At Nashville, the Nominee paused for an unscheduled speech, a reply to Nominee Hoover's speech in Tennessee the week prior. He came down hard on the Hoover equivocating over water power and Muscle Shoals (see Republicans). He extricated himself from the position on immigration into which he felt Nominee Hoover had tried to place him. He said: "In Tennessee, the Republican candidate said, 'I do not favor an increase immigration.' Why does he say that? . . . I do not favor any letdown [of alien restrictions] at all. ... It smacks a little too much of the old-time legal practice that they used to tell about, when the lawyer wanted to get the witness in bad by saying: 'When did you stop beating 'your wife?' '
But tariff was still uppermost in his mind and he announced that he would speak on it next evening in Louisville.

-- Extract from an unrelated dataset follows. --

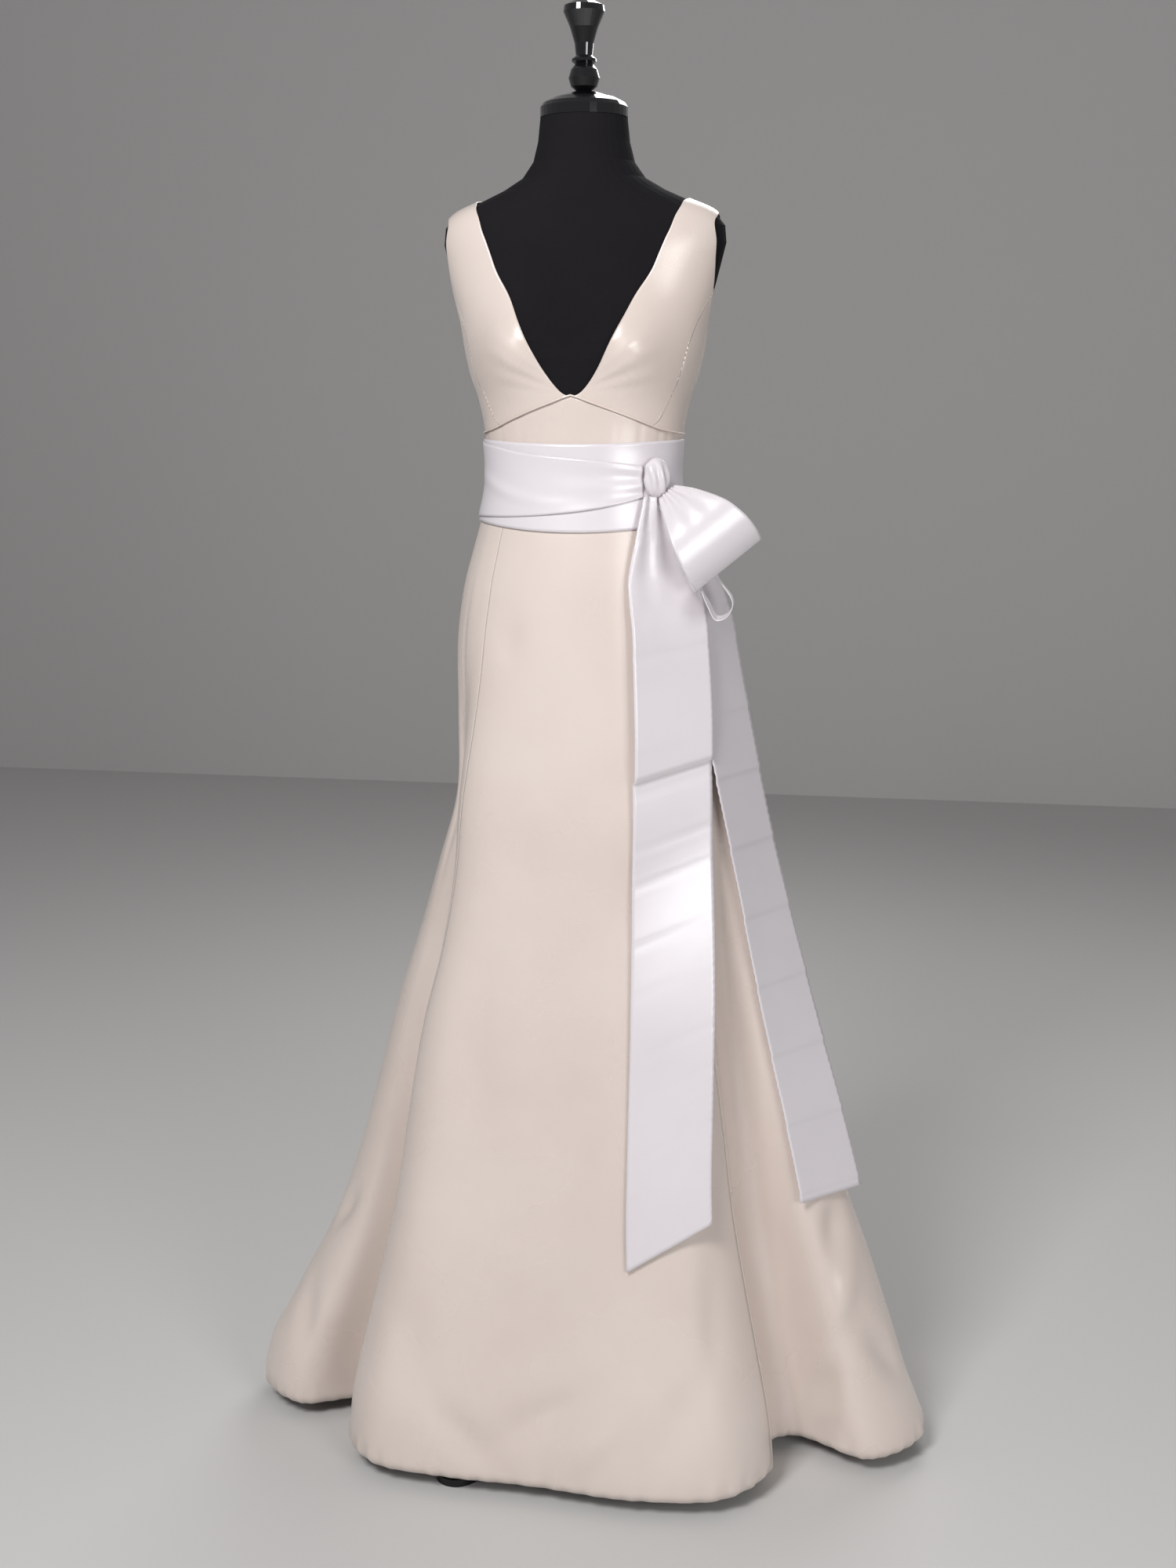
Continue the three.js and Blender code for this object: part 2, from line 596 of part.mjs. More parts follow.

Louisville was a logical place, and at the same time a fearsome place, for a Democratic speech on the tariff. It was in Louisville, in the columns of his Courier-Journal, that the late Col. Henry Watterson (1842-1921) used to thunder about the tariff. It was Col. Watterson who called the Democratic party "the star-eyed goddess of tariff reform" and who in 1884 coined the oldtime phrase, "A tariff for revenue only," a phrase repeated in national Democratic platforms as late as 1920. Nominee Smith had the double problem of breaking away from the revenue-only tradition and of embracing the historically Republican principle of protection without losing political steam.
In the Louisville speech, he proceeded as follows:
"Now, of course, we know as sensible people that the tariff argument can and has been used for the purpose of covering a multitude of political sins ... a handy smoke screen." He pointed out that the Republican tariff plank was seven lines long in 1920, two pages long in 1924 and 1928.
He disputed the Republican claim of credit for "the new standard of American wages and American living conditions," by asserting that
1) Wages and conditions are not so fine in the coal, textile and agricultural worlds, and
2) The "new standard" was set during the Wilson administration, by two War factors: a) the cessation of immigration; b) the removal of U. S. industry's foreign competition.
The standard having changed, "two things . . . remain to be done in order to maintain it: continue the [immigration] restriction and leave the tariff where it will give full protection. . . .
"This the Democratic party in its platform holds to be absolutely necessary. ..."
Next he quoted President Coolidge's speech last June to the Bureau of the Budget, in which President Coolidge explained that an Administration is not obliged to furnish the people with Prosperity, but with "every fair opportunity" for Prosperity, which the people furnished themselves.
"Now," said Nominee Smith, "the object of linking prosperity to the tariff is, first to scare off businessmen and scare off the wage earners; but there is another-- campaign contributions have, to come in.
"No general tariff bill was ever enacted as the result of a report from a properly constituted fact-finding body.
"The tariff has been in politics. It has been brought about by the log-rolling system, by the give and take--you scratch my back and I'll scratch yours--give me my schedule and I'll vote for yours."
Next came a review of partisanship in the U. S. Tariff Commission, blaming Democrats and Republicans alike, Taft, Wilson, Harding and Coolidge, but forgiving Wilson because of the recreation of the Commission in 1916. Secretary Jardine received a flaying for having misquoted the Smith reference to the Underwood Act of 1913.
Finally came the Smith tariff "prescription," in nine parts, of which the following were significant:
1) "I believe that the tariff should be taken out of politics."
4) "I state definitely that the Democratic party if intrusted with power will be opposed to any general tariff bill. . . . I definitely pledge that the only change I will consider in the tariff will be specific revisions in specific schedules, each considered on its own merits by an impartial commission. . . ."
5) "... I say to the American workingman that the Democratic party will not do a single thing that will take from his weekly pay envelope a 5-cent piece. To the American farmer I say that the Democratic party will do everything in its power to put back into his pocket all that belongs there. And we further say that nothing will be done that will embarrass or interfere in any way with the legitimate progress of business--big or small."
6) "In the belief that provision for a bi-partisan tariff commission promotes rather than eliminates politics. I would ask Congress to give me authority to appoint a tariff commission of five members from among the best qualified in the country to deal with the problem irrespective of party affiliations, with a salary sufficiently large to induce them to devote themselves exclusively to this important work."*
9) "I can relieve the Republican party and its managers of the necessity of spreading false propaganda about the Democratic attitude on the tariff by stating that neither the Underwood nor any other tariff bill will be the pattern for carrying into effect the principles herein set forth."
*The U. S. Tariff Commission is at present composed of six members, of which not more than three may be of the same political party. They receive $9,000 each per annum. The present, and usual, constituency is three Republicans, three Democrats and it is usually deadlocked on party lines when reports are required of it.